As for your Guids in the database, this can work fine, but be careful not to cluster any indexes using the Guid as this will fragment your data. Do your research here and if in doubt go for identity columns instead.

I'll recommend the entity framework too, excellent ORM, well worth learning.

So my overall advice. Go for a hybrid for now, breaking out what you need. Expect it to evolve over time breaking out the pieces of HL7 into their own areas as needed. Do write a generic HL7 parser (not too difficult I've done it a couple of times) and keep it flexible. But most of all expect the HL7 to vary in structure don't treat the specification as 100% truth you will get variations.

Question 3

I can only comment on the CDA (and some very limited HL7v2) side of things based on personal experience.

We receive and send CDA documents wrapped in HL7v3 wrappers from external vendors (as well as internal systems -- see below). The wrappers contain the metadata for things like sending/receiving systems/dates and other high-level data. The very limited message metadata is stripped and stored in the message data repository. Inside the wrapper, is the actual CDA, which is then taken and stored as XML datatype in the SQL database.

Using this model we can then search at the metadata level, but also narrow it down based on the CDA using Xpath queries. It makes the database much simpler...I can't even imagine creating columns based on the CDA schema.

As for making clients follow the CDA schema, as a part of the project we've created an implementation guide which clients must follow if they want to have their messages accepted.

Using the implementation guide + schematron + BizTalk and XSD validation, we only accept messages which follow the CDA schema. We then check some data fields using schematron validation and reject if any of those fail. This is relayed to the sender using an HL7v3 message back to them with the specific error message and/or fields that are invalid. This is a point at which a message will be stored in the database.

This is all done in BizTalk/SQL Server. And since the CDA schema is very much pre-defined by the HL7 group, you can make the consumers of this system follow the schema. This is unlike what I've seen with HL7v2 where it seems people just bend the schema as needed.

For the HL7v2 side of things, I'm 99% certain that "we" (as in, "my company") are storing the messages much in the same way. Except since since the HL7v2 schema is so open, we're not validating and just accepting/storing all messages. An HL7v2 parser has been written to parse the HL7v2 using the variations of schemas we know about.

In my project's case, we are sending HL7v2 from our HCIS --> Mirth --> BizTalk which then follows the Implementation guide + CDA Schema along with an XSLT transform to map the HL7v2 to CDA THEN submits it to the OTHER BizTalk CDA Submission service as though it was an external vendor.

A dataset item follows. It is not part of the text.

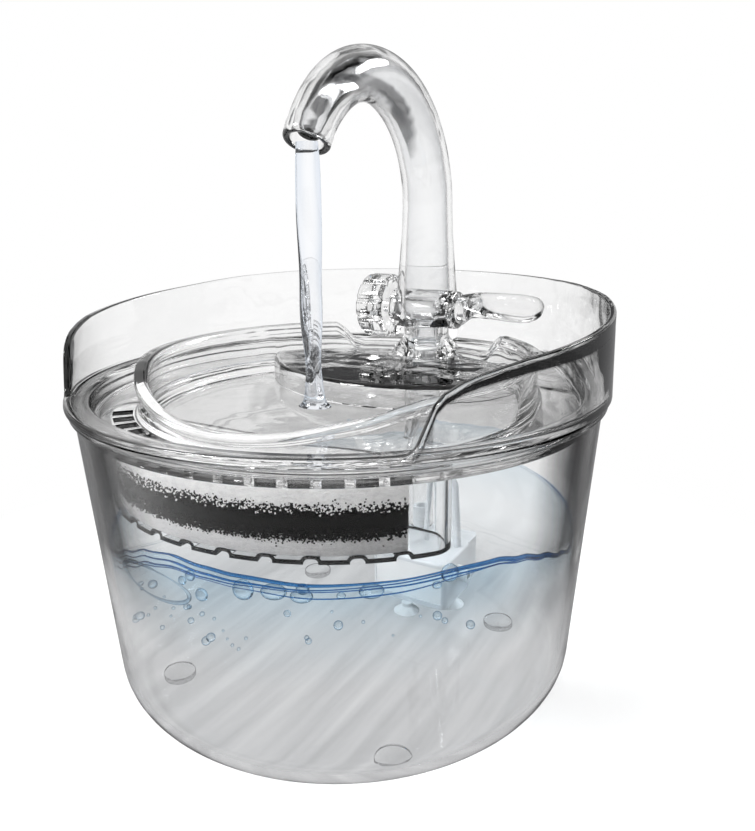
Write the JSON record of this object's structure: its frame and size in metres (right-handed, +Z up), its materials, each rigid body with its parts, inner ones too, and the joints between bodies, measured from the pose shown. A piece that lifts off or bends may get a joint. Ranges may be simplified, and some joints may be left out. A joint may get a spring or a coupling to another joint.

That's a ton of reading right now, so please ask questions, as I'd like to talk about it.

Question 4

In most cases it's a waste of time to try to create a normalized relational data model to persist HL7 V2 or V3 data. I would recommend just storing entire messages or documents as single XML column values. Then query using SQLXML and/or XQuery. All modern relational databases support this now.

Question 5

Modeling on HL7 can be a pain.

I would do the following;

use the standards described in HL7 for staging tables, that way even if you have varchar(1024) and they are null it does not hurt you
create your actual table to be populated from the staging table as per the standards that you have enforced or will enforce.

This means that you have 500+ columns from the message but only 10 or 50 make sense, you will need to model only your 50. Yes, this has a lopside, tomorrow you want to make more meaning then it will increase from 50 to 75, the historical messages will not have information; which is fine but you will need to factor into the design.